Tribunale di Milano assolve un ragazzo gay che ha reagito all’omofobia dell’ex Sindaco di Sulmona postando su youtube un duro commento indignato.
I fatti risalgono al lontano 2010 quando l’allora Sindaco di Sulmona (l’Aquila), il “medico” Fabio Federico, in una intervista pubblicata su youtube («I gay e Federico – versione integrale»·) affermava che “l’omosessualità sarebbe una patologia di carattere genetico, come la sindrome di Down, che gli omosessuali sarebbero “aberrazioni genetiche” e quindi persone da curare in quanto avrebbero fatto una scelta contraria rispetto alle determinazioni della natura”.
Queste e altre sue affermazioni del medesimo tenore avevano scatenato una reazione molto forte ed indignata di alcune persone LGBTI che si sentirono profondamente offese
Fabio Federico querelò i responsabili e da allora la magistratura ha indagato sull’accaduto. Per alcuni dei denunciati le indagini si sono concluse con una archiviazione, non così per F. M. che ha dovuto affrontare un processo nei giorni scorsi a Milano. F.M. è però stato assolto perché il giudice milanese ha riconosciuto l’esimente della provocazione cioè che la condotta diffamatoria del ragazzo deve essere valutata esaminando il contenuto che l’ha provocata senza dubbio dettato dall’odio e dalla omofobia. Le motivazioni della decisione saranno disponibili solo fra 60 giorni.
L’Avvocata Barbara Indovina che ha difeso l’imputato spiega che “il giudice ha ritenuto di applicare la discriminante dell’aver reagito a una provocazione. E di provocazione deve senza dubbio ritenersi, attese le affermazioni gravemente discriminatorie e scientificamente errate”.

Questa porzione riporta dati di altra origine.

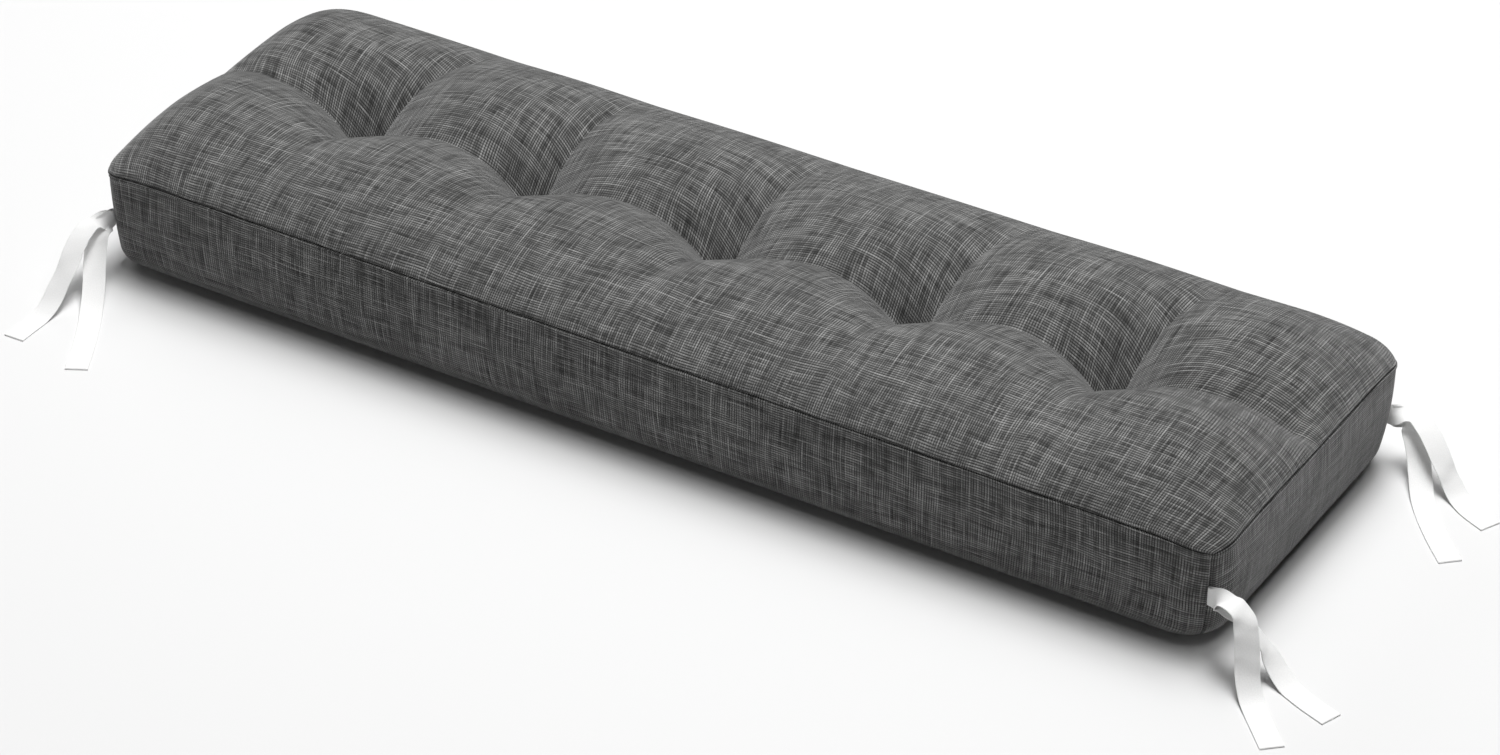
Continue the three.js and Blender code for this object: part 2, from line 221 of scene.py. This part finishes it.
def band_point(x, y, level):
    """The outline at (x, y) of the seam's rectangle, moved to a level of the band."""
    to_corner = np.hypot(HALF_LENGTH - np.abs(x), HALF_WIDTH - np.abs(y))
    below_seam = (1 - level) * SEAM_HEIGHT
    puff = BAND_PUFF * np.sin(np.pi * level) * smoothstep(to_corner / PUFF_FADE)
    lip = LIP * np.exp(-((below_seam / LIP_DROP - 1) ** 2))
    tuck = SEAM_TUCK * np.clip(1 - below_seam / SHOULDER, 0, 1) ** 2
    side_inset = band_inset(level, BAND_TAPER, ROLL_DEPTH)
    end_inset = np.where(x < 0, band_inset(level, LEFT_TAPER, LEFT_ROLL), side_inset)
    a = HALF_LENGTH - end_inset - tuck + puff + lip
    b = HALF_WIDTH - side_inset - tuck + puff + lip
    px, py = round_corner(x * a / HALF_LENGTH, y * b / HALF_WIDTH, a, b)
    pull = CORNER_TUCK / math.sqrt(2) * np.exp(-((to_corner / CORNER_SPREAD) ** 2))
    z = level * seam_height(x, y)
    return np.stack([px - np.sign(x) * pull, py - np.sign(y) * pull, z], axis=-1)


# ---- cushion mesh ---------------------------------------------------------------------------

def stations(start, stop, cells, ease):
    """Grid stations between two edges, gathered toward both of them."""
    t = np.linspace(-1, 1, cells + 1)
    eased = np.sign(t) * (1 - (1 - np.abs(t)) ** ease)
    return (start + stop) / 2 + (stop - start) / 2 * eased


def chained(edges, cells, ease):
    """Stations over several spans. edges may have more axes, the last one is chained."""
    share = stations(0, 1, cells, ease)
    spans = edges[..., :-1, None] * (1 - share) + edges[..., 1:, None] * share
    inner = spans[..., 1:].reshape(*edges.shape[:-1], -1)
    return np.concatenate([edges[..., :1], inner], axis=-1)


def running_length(points, axis):
    """Length along a grid of points, from its first row or column."""
    steps = np.linalg.norm(np.diff(points, axis=axis), axis=-1)
    total = np.cumsum(steps, axis=axis)
    return np.insert(total, 0, 0, axis=axis)


def evened(length, cells, drift=0):
    """Running length down the first axis, stretched so that each span has its mean length.

    drift moves the cuts between the spans, one row for each cut.
    """
    cuts = length[::cells]
    even = np.mean(cuts - drift, axis=1)[:, None] + drift
    out = np.empty_like(length)
    for k in range(len(cuts) - 1):
        share = (length[k * cells:(k + 1) * cells + 1] - cuts[k]) / (cuts[k + 1] - cuts[k])
        out[k * cells:(k + 1) * cells + 1] = even[k] + share * (even[k + 1] - even[k])
    return out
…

“Da provocatore, l’ex sindaco di Sulmona, non è riuscito a trasformarsi in vittima”, commenta Yuri Guaiana, segretario dell’Associazione radicale Certi diritti che ha supportato la difesa del ragazzo: “Per quanto ne sappiamo è la prima volta che la causa di non punibilità di cui all’art. 599 c.p. viene applicata a un caso che ha a che fare con delle reazioni, pure offensive, ad affermazioni omofobe. Per fortuna il Gip di Milano ha riconosciuto che denigrare per motivi discriminatori e poi pretendere di silenziare le reazioni, anche animate, di chi si sente offeso, non è più possibile in Italia. D’altronde già il pubblico ministero aveva definito la reazione dell’indagato “anche sin troppo contenuta rispetto alla gravità delle affermazioni di chiaro stampo omofobo rese dalla parte offesa”.”.